Because Gavin Free is too interesting to kill.
Later, when Ryan Haywood brings Gavin and “Ray Narvaez” into the same room, Narvaroth goes after Gavin but does not seriously harm him. As a godling, he presumably still has his powers and strength equivalent to that of Michael, and yet the most damage he does is slight bruising to Gavin’s throat. Narvaroth, still powerful, just “reformed” does not actively harm Gavin.
For someone “unworthy”, that’s a lot of courtesy from someone who has literally killed trainloads of people for shits and giggles. Say what he might, but the only human Narvaroth truly respects is Gavin Free. He might not like him, but he respects him. For Mogar’s sake? Probably not. Narvaroth displays the characteristics of a jealous jilted lover; he sees Gavin as an obstacle, not an aid to Mogar’s cause, and besides: he wanted Michael to believe Gavin dead. As a friend or ally? He’s already burned that bridge. As a lover? Certainly not.
So why keep Gavin alive? Why allow him to live?
My personal belief (and it may certainly well be wrong) is that Gavin is the only human Narvaroth has connected with. Sorola and Haywood were essentially pawns, as were the humans he affected, toyed with, and killed. He isolated himself until he needed BYTE, and within BYTE, he only spent a significant amount of time with Gavin Ramsey-Free.
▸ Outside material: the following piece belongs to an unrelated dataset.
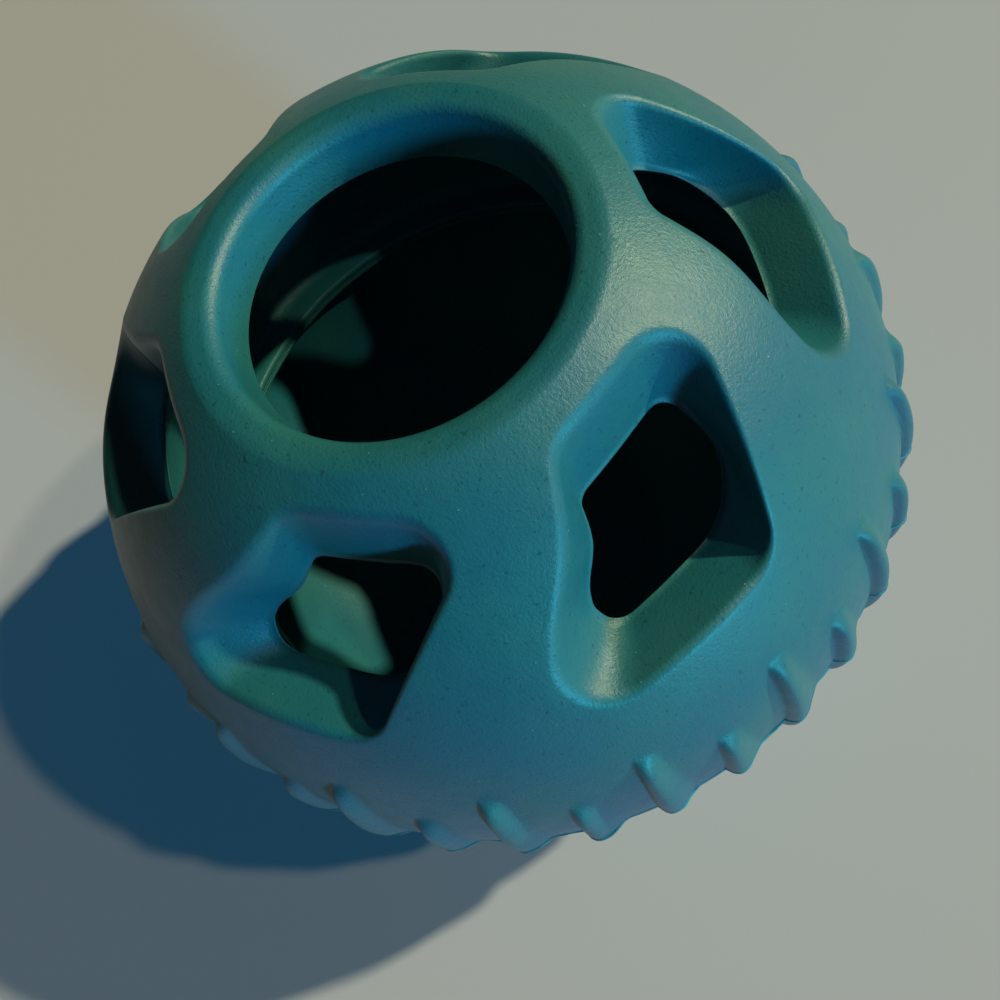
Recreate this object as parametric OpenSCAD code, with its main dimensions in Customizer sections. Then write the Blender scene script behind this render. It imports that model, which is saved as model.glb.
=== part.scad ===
/* [Ball] */
// Radius of the ball at its equator, between the ribs
ball_radius = 50; // [30:0.5:80]
// Half height of the oval that the ball's side follows
ball_half_height = 48; // [29:0.5:78]
// Thickness of the rubber wall
wall = 7; // [4:0.1:9]
// Thickness of the bond between the two halves
bond_thickness = 0.4; // [0.2:0.05:1]
// How far the bond line stands proud of the ball and of its ribs
bond_proud = 0.3; // [0.1:0.05:0.6]
// Width of the flange inside the wall, where the halves are joined
flange_width = 4.9; // [1:0.1:6]
// Height of that flange on each half
flange_height = 1.2; // [0.8:0.1:4]

/* [Mouth] */
// Radius of the mouth at the sharp inner edge of the wall
mouth_radius = 16.9; // [8:0.1:20]
// Draft of the mouth's wall, in degrees, so that it widens outwards
mouth_draft = 5; // [0:0.5:12]
// Radius of the rounded lip of the mouth
mouth_lip = 2.4; // [1:0.1:3]
// Width of the flat ring round the mouth, and of the ring under the foot that the ball stands on
rest_width = 1.2; // [0.5:0.1:3]
// Depth of the shallow recess in the middle of the closed foot
foot_recess = 1.2; // [0.5:0.1:2]

/* [Windows] */
// Number of windows round the upper half
window_count = 6; // [3:1:7]
// Distance from the mouth's axis to a window's middle, along the ball's side
window_drop = 37.9; // [30:0.1:42]
// Distance of each window's outer foot corner to the left of its middle
window_foot_left = 21.3; // [16:0.1:23]
// Distance of each window's outer foot corner to the right of its middle
window_foot_right = 6.3; // [4:0.1:12]
// Distance of each window's outer head corner to the left of its middle
window_head_left = 2; // [0:0.1:10]
// Distance of each window's outer head corner to the right of its middle
window_head_right = 16.2; // [10:0.1:17]
// Distance from a window's middle down to its outer foot
window_foot = 11.8; // [8:0.1:13]
// Distance from a window's middle up to its outer head, at the left corner
window_head = 12; // [8:0.1:13]
// How much higher the right corner of a head lies than its left corner
head_rise = 1.6; // [0:0.1:2]
// Radius of a window's outer corners
window_corner = 4.8; // [2:0.1:6]
// Radius of the rounded lip of a window
window_lip = 1.2; // [0.5:0.1:3]

/* [Window throats] */
// Distance of each throat's foot corner to the left of the window's middle
throat_foot_left = 10.4; // [6:0.1:14]
// Distance of each throat's foot corner to the right of the window's middle
throat_foot_right = 12.2; // [8:0.1:14]
// Distance of each throat's head corner to the left of the window's middle
throat_head_left = 2.6; // [0:0.1:8]
// Distance of each throat's head corner to the right of the window's middle
throat_head_right = 10.2; // [8:0.1:14]
// Distance from the window's middle down to its throat's foot
throat_foot = 8.6; // [6:0.1:11]
// Distance from the window's middle up to its throat's head, at the left corner
throat_head = 4.6; // [3:0.1:9]
// Radius of a throat's corners
throat_corner = 2.5; // [1:0.1:3]
// Radius of a throat's wide corner, at the right of its foot
throat_wide_corner = 8; // [2:0.1:8]

/* [Ribs] */
// Number of ribs round the equator, long and short in turn
rib_count = 36; // [12:12:48]
// Half the width of a rib at its buried foot
rib_half_width = 1.9; // [1:0.05:2.4]
// How far a rib stands proud of the ball
rib_height = 1.4; // [0.6:0.05:1.6]
// Distance that a long rib runs up and down from the equator
rib_long = 17.5; // [8:0.1:20]
// Distance that a short rib runs up and down from the equator
rib_short = 12; // [6:0.1:16]
// Turn of the ribs from the windows' middles, in degrees
rib_turn = 0.8; // [0:0.1:5]

/* [Hidden] */
// Steps of the side's profile, of a lip, of a corner and along a window's edge
profile_steps = 14;
lip_steps = 4;
corner_steps = 4;
edge_steps = 4;
turn_facets = 96;
// Overrun of a window cutter past the wall's faces, and the height of its roof's tip, as shares of the wall
overrun_share = 0.3;
tip_share = 2;
// Heights in the wall at which a window cutter has a ring below its lip, as shares
throat_shares = [-overrun_share, 0.35];
// Angles round a window's lip at which it has rings, and where the lip meets the ball's side
lip_angles = [0, 26, 50, 74];
lip_edge_angle = 62;
// Steps along a rib, angles round its back and angles round its end
rib_steps = 5;
rib_back_angles = [180:-36:0];
rib_end_angles = [0, 34, 60, 84];
// Depth of a rib's foot below the ball's side, as a share of its height
rib_bury_share = 0.5;
inner_radius = ball_radius - wall;
inner_half_height = ball_half_height - wall;
half_bond = bond_thickness / 2;
rib_pitch = 360 / rib_count;
// The mouth's inner edge lies where the inner face has the mouth's radius
mouth_edge_z = inner_half_height * sqrt(1 - pow(mouth_radius / inner_radius, 2));
// Radius at which the flat ring meets the ball's side, and the height of that ring
lip_foot_radius = mouth_radius + wall * tan(mouth_draft);
rest_inner_radius = lip_foot_radius + mouth_lip;
rest_outer_radius = rest_inner_radius + rest_width;
rest_z = ball_half_height * sqrt(1 - pow(rest_outer_radius / ball_radius, 2));
// Distance of the hollow's flat floor from the equator, so that the foot is as thick as the wall
floor_z = rest_z - wall;
flange_inner_radius = inner_radius - flange_width;
rib_bury = rib_height * rib_bury_share;

function unit(v) = v / norm(v);
function mix(a, b, t) = a + (b - a) * t;
function degrees(length, radius) = length / radius * 180 / PI;

// Corners of a window's outer outline, in degrees about its middle, foot left first
window_corners = [for (p = [
        [-window_foot_left, -window_foot],
        [window_foot_right, -window_foot],
        [window_head_right, window_head + head_rise],
        [-window_head_left, window_head]]) [for (v = p) degrees(v, ball_radius)]];
// Corners of the throat, which is the same outline at the wall's inner face
throat_corners = [for (p = [
        [-throat_foot_left, -throat_foot],
        [throat_foot_right, -throat_foot],
        [throat_head_right, throat_head + head_rise],
        [-throat_head_left, throat_head]]) [for (v = p) degrees(v, inner_radius)]];

// Radii of the corners of both outlines, in degrees, foot left first
window_radii = [for (i = [0:3]) degrees(window_corner, ball_radius)];
throat_radii = [for (r = [throat_corner, throat_wide_corner, throat_corner, throat_corner])
    degrees(r, inner_radius)];

// Centre of the arc that rounds one corner of an outline by a radius
function arc_centre(corners, i, r) =
    let (n = len(corners),
         back = unit(corners[(i + n - 1) % n] - corners[i]),
         ahead = unit(corners[(i + 1) % n] - corners[i]))
    corners[i] + unit(back + ahead) * r / sin(acos(back * ahead) / 2);

// Direction of the outward normal of the edge that leaves a corner
function edge_normal(corners, i) =
    let (run = corners[(i + 1) % len(corners)] - corners[i]) atan2(-run[0], run[1]);

// Outline with round corners, grown outwards by a lip: arcs, with steps along each edge
function outline(corners, radii, grow) =
    let (n = len(corners),
         centres = [for (i = [0:n - 1]) arc_centre(corners, i, radii[i])],
         arcs = [for (i = [0:n - 1])
             let (a0 = edge_normal(corners, (i + n - 1) % n),
                  turn = (edge_normal(corners, i) - a0 + 720) % 360)
             [for (k = [0:corner_steps])
                 let (a = a0 + turn * k / corner_steps)
                 centres[i] + (radii[i] + grow) * [cos(a), sin(a)]]])
    [for (i = [0:n - 1]) each concat(arcs[i],
        [for (k = [1:edge_steps - 1])
            mix(arcs[i][corner_steps], arcs[(i + 1) % n][0], k / edge_steps)])];

// Unit vector of a point that lies a number of degrees from a window's middle
function window_direction(p) =
    let (drop = degrees(window_drop, ball_radius),
         reach = norm(p),
         heading = reach > 0 ? p / reach : [0, 0],
         out = [sin(drop), 0, cos(drop)],
         right = [0, 1, 0],
         up = [-cos(drop), 0, sin(drop)])
    out * cos(reach) + (right * heading[0] + up * heading[1]) * sin(reach);

// Point of a direction at a share of the wall, from its inner to its outer face
function wall_point(d, share) =
    let (across = mix(inner_radius, ball_radius, share),
         tall = mix(inner_half_height, ball_half_height, share))
    [d[0] * across, d[1] * across, d[2] * tall];

// Ring of a window cutter at a share of the wall
function cutter_ring(share, grow) =
    let (corners = mix(throat_corners, window_corners, min(share, 1)),
         radii = mix(throat_radii, window_radii, min(share, 1)))
    [for (p = outline(corners, radii, degrees(grow, ball_radius)))
        wall_point(window_direction(p), share)];

// Faces between rings of points that follow each other, and the floor of the first ring
function ring_faces(rings) =
    let (sides = len(rings[0]))
    concat([[for (i = [0:sides - 1]) i]],
        [for (j = [0:len(rings) - 2], i = [0:sides - 1])
            let (a = j * sides + i, b = j * sides + (i + 1) % sides)
            each [[a, a + sides, b], [b, a + sides, b + sides]]]);

// Cutter of one window: a throat that widens outwards and ends in a rounded lip
module window_cutter() {
    lip_share = 1 - window_lip * sin(lip_edge_angle) / wall;
    rings = concat(
        [for (share = throat_shares) cutter_ring(share, 0)],
        [for (a = lip_angles)
            cutter_ring(lip_share + window_lip * sin(a) / wall, window_lip * (1 - cos(a)))],
        [cutter_ring(1 + overrun_share, window_lip * (1 - cos(lip_angles[3])))]);
    sides = len(rings[0]);
    tip = len(rings) * sides;
    roof = [for (i = [0:sides - 1]) [tip - sides + i, tip, tip - sides + (i + 1) % sides]];
    polyhedron([for (ring = rings) each ring, wall_point(window_direction([0, 0]), tip_share)],
        concat(ring_faces(rings), roof));
}

// Section of a half: inner face, mouth or closed foot, rounded lip, flat ring and outer face
module half_section(is_open) {
    inner_start = asin(flange_height / inner_half_height);
    inner_end = asin((is_open ? mouth_edge_z : floor_z) / inner_half_height);
    outer_end = asin(rest_z / ball_half_height);
    lip = is_open ? mouth_lip : foot_recess;
    lip_centre = [rest_inner_radius, rest_z - lip];
    polygon(concat(
        [[flange_inner_radius, 0], [flange_inner_radius, flange_height]],
        [for (k = [0:profile_steps])
            let (a = mix(inner_start, inner_end, k / profile_steps))
            [inner_radius * cos(a), inner_half_height * sin(a)]],
        is_open ? [] : [[0, floor_z], [0, rest_z - foot_recess]],
        [for (k = [0:lip_steps])
            let (a = 180 - 90 * k / lip_steps) lip_centre + lip * [cos(a), sin(a)]],
        [for (k = [profile_steps:-1:0])
            let (a = outer_end * k / profile_steps)
            [ball_radius * cos(a), ball_half_height * sin(a)]]));
}

// Section of a rib at a distance along the ball's side, at a share of its full size
function rib_ring(along, size) =
    let (a = degrees(along, ball_half_height),
         out = unit([cos(a) / ball_radius, 0, sin(a) / ball_half_height]),
         foot = [ball_radius * cos(a), 0, ball_half_height * sin(a)] - out * rib_bury)
    [for (b = rib_back_angles)
        foot + size * ([0, rib_half_width * cos(b), 0] + out * (rib_height + rib_bury) * sin(b))];

// One rib's upper half: a bar with a round back and a round end, its foot below the ball's side
module half_rib(length) {
    straight = length - rib_half_width;
    rings = concat(
        [for (k = [0:rib_steps]) rib_ring(mix(-rib_height, straight, k / rib_steps), 1)],
        [for (a = rib_end_angles) if (a > 0)
            rib_ring(straight + rib_half_width * sin(a), cos(a))]);
    sides = len(rings[0]);
    last = (len(rings) - 1) * sides;
    polyhedron([for (ring = rings) each ring],
        concat(ring_faces(rings), [[for (i = [sides - 1:-1:0]) last + i]]));
}

// One moulded half with its mouth or its foot upwards: the open one has the windows
module half_shell(is_open) {
    difference() {
        union() {
            rotate_extrude($fn = turn_facets) half_section(is_open);
            for (i = [0:rib_count - 1]) rotate([0, 0, rib_turn + rib_pitch * i])
                half_rib(i % 2 == 0 ? rib_long : rib_short);
        }
        if (is_open) for (i = [0:window_count - 1])
            rotate([0, 0, 360 / window_count * i]) window_cutter();
        translate([0, 0, half_bond - wall]) cylinder(h = wall, r = ball_radius + wall);
    }
}

// Upper half of the ball, with the mouth that is filled and the windows that treats fall out of
module upper_shell() {
    color("teal") translate([0, 0, rest_z]) half_shell(true);
}

// Lower half: a closed cup that holds the treats, turned so that its ribs meet those above
module lower_shell() {
    color("teal") translate([0, 0, rest_z])
        rotate([0, 0, 2 * rib_turn]) rotate([180, 0, 0]) half_shell(false);
}

// Bond between the two halves, whose edge shows as a thin line round the equator and over the ribs
module seam_bond() {
    crest = ball_radius + rib_height + bond_proud;
    color("darkcyan") translate([0, 0, rest_z - half_bond]) linear_extrude(bond_thickness) difference() {
        union() {
            circle(r = ball_radius + bond_proud, $fn = turn_facets);
            for (i = [0:rib_count - 1]) rotate(rib_turn + rib_pitch * i)
                translate([crest - rib_half_width, 0]) circle(r = rib_half_width, $fn = 24);
        }
        circle(r = flange_inner_radius, $fn = turn_facets);
    }
}

upper_shell();
lower_shell();
seam_bond();
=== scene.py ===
"""Looks of a treat dispensing ball: a windowed rubber half over a closed one, bonded at the equator.

The smooth halves stand for the faceted solids and follow the same sizes, apart from lips that are a little
tighter and ribs that have one steep and one gentle side. All lengths are in metres and all angles in degrees,
unless a name says otherwise.
"""

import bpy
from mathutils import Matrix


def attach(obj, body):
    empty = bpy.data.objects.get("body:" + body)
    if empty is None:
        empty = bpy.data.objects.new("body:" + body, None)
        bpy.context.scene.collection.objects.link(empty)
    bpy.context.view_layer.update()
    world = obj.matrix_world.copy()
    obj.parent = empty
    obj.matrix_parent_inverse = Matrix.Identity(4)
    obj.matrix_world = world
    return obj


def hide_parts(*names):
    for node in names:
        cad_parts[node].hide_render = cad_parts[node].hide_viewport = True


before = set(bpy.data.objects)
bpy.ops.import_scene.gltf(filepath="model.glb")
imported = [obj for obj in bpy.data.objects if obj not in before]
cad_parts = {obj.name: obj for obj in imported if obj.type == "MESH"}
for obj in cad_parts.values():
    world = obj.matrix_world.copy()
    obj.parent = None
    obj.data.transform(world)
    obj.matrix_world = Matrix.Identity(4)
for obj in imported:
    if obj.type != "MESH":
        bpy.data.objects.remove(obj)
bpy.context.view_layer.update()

import logging
import math
from dataclasses import dataclass, field
from enum import Enum
from typing import Callable, Iterable, Sequence, TypeVar

import bmesh
import bpy
from mathutils import Matrix, Vector, noise

logging.basicConfig(level=logging.INFO, format="%(message)s")
LOG = logging.getLogger("treat_ball")
MM = 0.001
MERGE_DISTANCE = 0.004 * MM
Blended = TypeVar("Blended", float, Vector)


def mix(low: Blended, high: Blended, share: float) -> Blended:
    """Returns the value that lies at a share of the way from low to high."""
    return low + (high - low) * share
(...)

I think Narvaroth hates Gavin so much because Gavin has proved the good side of humanity, and Narvaroth doesn’t like the idea that humans could be equally intelligent or as powerful as his own people. But in the end, it is Gavin that forced Narvaroth to act, and Gavin who forced him to recognize the world.
His reaction to Iron Man and to Michael is a different story, but Narvaroth and Gavin? That’s pretty important, I think.